Palo Alto Networks urged the industry to adopt Zero Trust Network Access 2.0 (ZTNA 2.0), which it described as the foundation for a new era of secure access. When it became clear that most VPNs did not adequately scale and were overly permissive, ZTNA was developed as a replacement, but the first-generation ZTNA products (ZTNA 1.0) are overly trusting and can put customers at risk. ZTNA 2.0 addresses these issues by removing implicit trust, allowing organizations to be properly secured.

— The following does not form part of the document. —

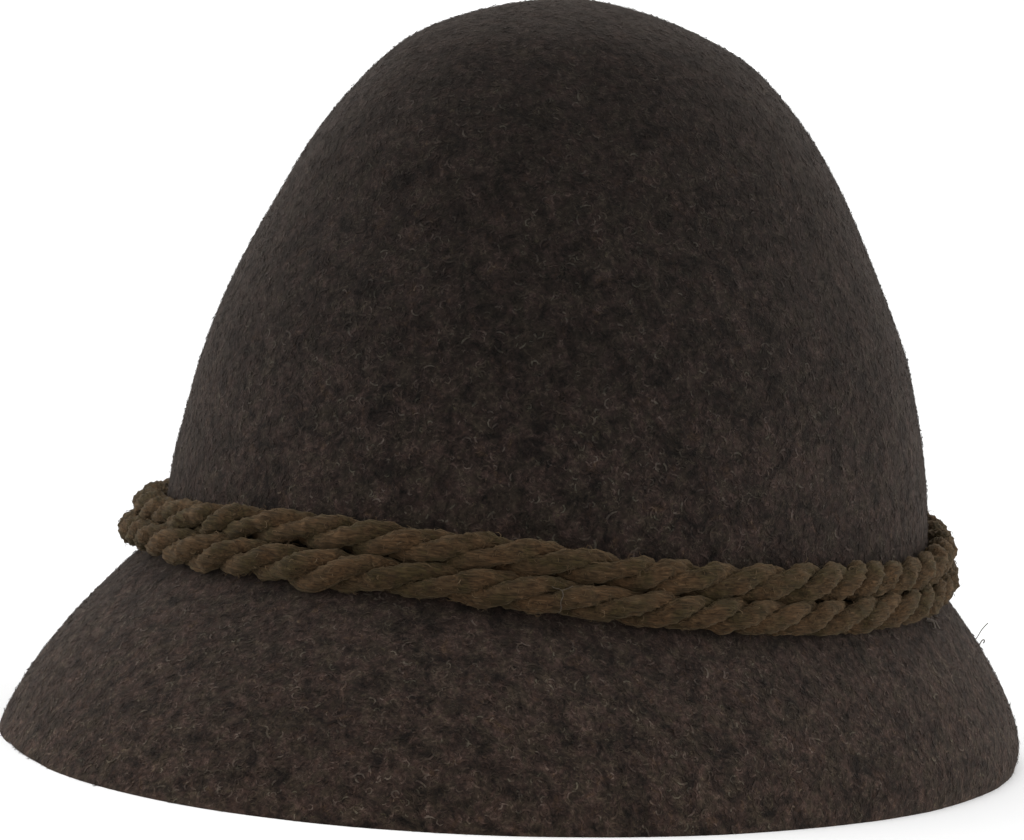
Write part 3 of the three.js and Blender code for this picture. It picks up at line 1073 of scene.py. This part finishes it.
thread_curves = []
for entry in THREADS:
    curve = bpy.data.curves.new("thread", "CURVE")
    curve.dimensions = "3D"
    curve.bevel_depth = entry["radius"]
    curve.bevel_resolution = 2
    curve.resolution_u = 6
    curve.use_fill_caps = True
    spline = curve.splines.new("NURBS")
    spline.points.add(len(entry["stations"]) - 1)
    spline.use_endpoint_u = True
    spline.order_u = 3
    for point, station in zip(spline.points, entry["stations"]):
        point.co = (*thread_place(entry["on"], *station), 1)
    made = bpy.data.objects.new("thread", curve)
    bpy.context.collection.objects.link(made)
    thread_curves.append(made)
bpy.ops.object.select_all(action="DESELECT")
for made in thread_curves:
    made.select_set(True)
bpy.context.view_layer.objects.active = thread_curves[0]
bpy.ops.object.convert(target="MESH")
bpy.ops.object.join()
threads = bpy.context.object
threads.name = "stray_threads"
bpy.ops.object.shade_smooth()
thread_finish, thread_shader = new_material("pale_wool", 0.9, 0.1, (1, 1, 1, 1))
thread_shader.inputs["Base Color"].default_value = THREAD_COLOUR
threads.data.materials.append(thread_finish)
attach(threads, "root")


# Floor and light: a wide white table in a white room, with a large soft lamp on each side, so
# that the hat's edges are a little lighter than its middle.
FLOOR_RADIUS = 40
FLOOR_WHITE = (0.9, 0.9, 0.9, 1)
ROOM_LIGHT = 1.26
LAMP_AIM = Vector((0, 0, 0.08))
LAMPS = [
    dict(name="lamp_left", turn=-62, height=0.20, distance=1.1, size=0.9, power=6.3),
    dict(name="lamp_right", turn=118, height=0.20, distance=1.1, size=0.9, power=4.8),
]
bpy.ops.mesh.primitive_circle_add(vertices=64, radius=FLOOR_RADIUS, fill_type="NGON")
floor = bpy.context.object
floor.name = "floor"
floor_finish = bpy.data.materials.new("white_table")
floor_finish.use_nodes = True
floor_shader = floor_finish.node_tree.nodes["Principled BSDF"]
floor_shader.inputs["Base Color"].default_value = FLOOR_WHITE
floor_shader.inputs["Roughness"].default_value = 0.9
floor_shader.inputs["Specular IOR Level"].default_value = 0.0
floor.data.materials.append(floor_finish)

world = bpy.data.worlds.new("white_room")
bpy.context.scene.world = world
world.use_nodes = True
world.node_tree.nodes["Background"].inputs["Color"].default_value = (1, 1, 1, 1)
world.node_tree.nodes["Background"].inputs["Strength"].default_value = ROOM_LIGHT
for lamp in LAMPS:
    away = outward(math.radians(lamp["turn"])) * lamp["distance"]
    spot = away + Vector((0, 0, lamp["height"]))
    light = bpy.data.lights.new(lamp["name"], "AREA")
    light.size = lamp["size"]
    light.energy = lamp["power"]
    holder = bpy.data.objects.new(lamp["name"], light)
    holder.location = spot
    holder.rotation_euler = (LAMP_AIM - spot).to_track_quat("-Z", "Y").to_euler()
    bpy.context.collection.objects.link(holder)
bpy.context.scene.view_settings.view_transform = "Standard"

“We are living in a critical period for cybersecurity.” We live in an era of unprecedented cyberattacks, and the last two years have dramatically altered work — for many, work is now an activity rather than a location. This means that securing employees and the applications they require is both more difficult and more critical,” said Nir Zuk, Palo Alto Networks’ founder and chief technology officer. “Zero trust has been accepted as the solution — and it is absolutely correct!” Unfortunately, not every solution with the name Zero Trust can be trusted. For example, ZTNA 1.0 falls short.”
For modern organizations where hybrid work and distributed applications are the norm, ZTNA 1.0 has several limitations. It is overly permissive in granting access to applications because it can’t control access to sub-applications or particular functions. Additionally, there is no monitoring of changes in user, application or device behavior, and it can’t detect or prevent malware or lateral movement across connections. ZTNA 1.0 also cannot protect all enterprise data.